To me, I confess, it appears that Homer has nowhere done more, and rarely so much, in a single passage, as in this, with a view of declaring his intention. The island Ææa, irrespective of all geographical argument, is, as we have seen, directly bound and fastened to an eastern site by four separate cords. First, as the rising point of the Sun. Secondly, as the residence of Dawn. Thirdly, because Circe, its mistress, has the Sun, the most eastern of all mythological conceptions except the Dawn, for her father. Fourthly, because she has also Perse, whose name indicates a trans-Phœnician origin, for her mother. And further, I am convinced we cannot alter the place of Ææa without uprooting the whole Phœnician scheme of the Outer Geography.

The scope and range thus given to the adventures of Ulysses confines them without doubt to the northern semi-circle, but allows them to reach, within that semi-circle, to its eastern and to its western extremities, as they are imagined by the Poet. Æolus and the Læstrygonians are evidently placed by him in the north-west. The hypothesis, which has here been maintained for Ææa and Calypso, supplies an effectual counterpart, and properly fills up the eastern corner. But, independently of all other objections, the north-western hypothesis for these islands jumbles them, if I may so speak, in one heap with the others, and leaves the eastern quarter towards the North wholly unoccupied. And yet that East was, for a Greek, the source and the scene of the richest legendary and mythological representations. Such an incongruous view of the question would not, I think, be at all in keeping with Homer’s ordinary modes of conceiving, handling, and presenting his materials.
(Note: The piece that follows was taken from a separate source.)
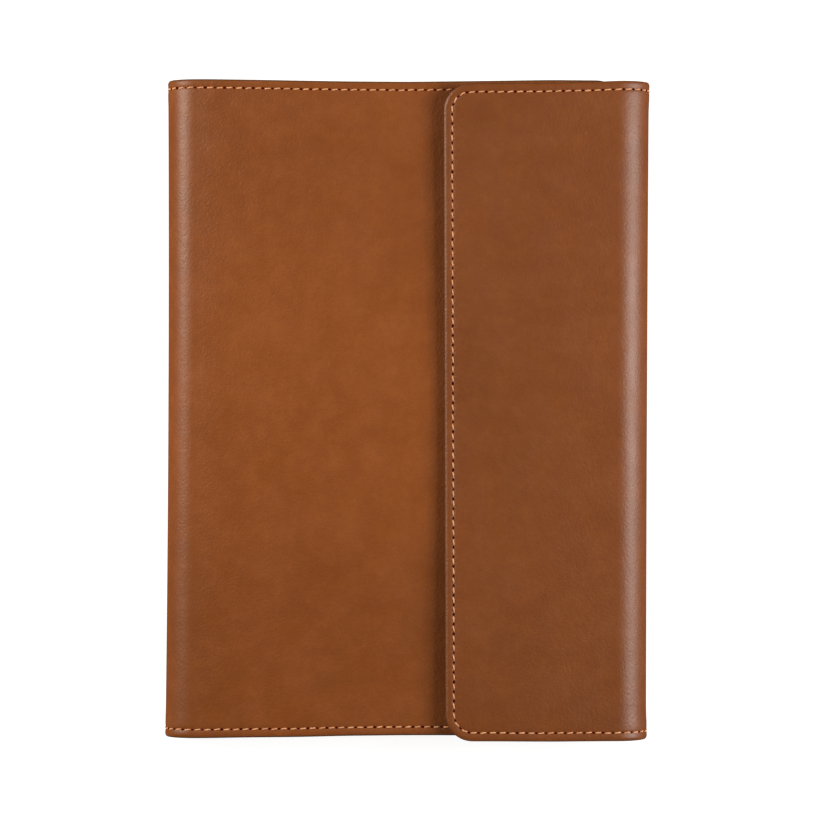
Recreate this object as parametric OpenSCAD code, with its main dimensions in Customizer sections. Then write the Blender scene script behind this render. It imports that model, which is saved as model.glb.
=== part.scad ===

Construction of Od. v. 276, 7.

But I am aware that, up to this time, we have left out of view a passage, of which I freely admit that the prevailing, and in so far the most obvious, interpretation is against me. Ulysses sails over the sea from Ogygia, governing the rudder of his raft with art, and watching the stars, especially the Great Bear; which at that period, I believe, was nearer the Pole, and was a more conspicuous and splendid astronomical object, than it now is. It was with respect to this constellation that he had received a particular order from Calypso[623]:

τὴν γὰρ δή μιν ἄνωγε Καλυψὼ, δῖα θεάων,

ποντοπορευέμεναι ἐπ’ ἀριστερὰ χειρὸς ἔχοντα.

Or, according to the common construction of the words, he was to keep that constellation on the left during his voyage. But if his course lay in the direction of a right line drawn from St. Petersburgh to Corfu, it appears that Arctus, when visible to him, would be visible on the right, and not on the left.

I could not, however, accommodate myself to this passage at such a cost as that of oversetting an interpretation of the general scheme, which is so deeply rooted both in the letter and spirit of the poem, as is the eastern, and likewise somewhat north-eastern, hypothesis for Ææa, together with a northern site for Ogygia. These two, it may be observed, stand together. It is plain, from the times occupied by the several stages between Ææa and Ogygia, and from the language used where no precise time is stated, that the Poet conceived the distance between them to be limited, though very considerable. And indeed the north-western hypothesis for Ææa would do nothing for the passage I have quoted, unless we also carry Ogygia into the north-west, in order that Ulysses, on his way home from it, may have Arctus on his left. Inasmuch, however, as the admission of the received sense for the lines would involve us in a new series of the most complicated and hopeless contradictions, we must look for relief in some other direction.

On the genuineness of the passage.

I desire to eschew, as a general rule, the dangerous and seductive practice of questioning the genuineness of the text because it seems to stand in conflict with a favoured interpretation. I may however state, without unduly relying on them, one or two particulars which, drawn from the poem itself, may show that these two lines are not unjustly open to the suspicion of interpolation.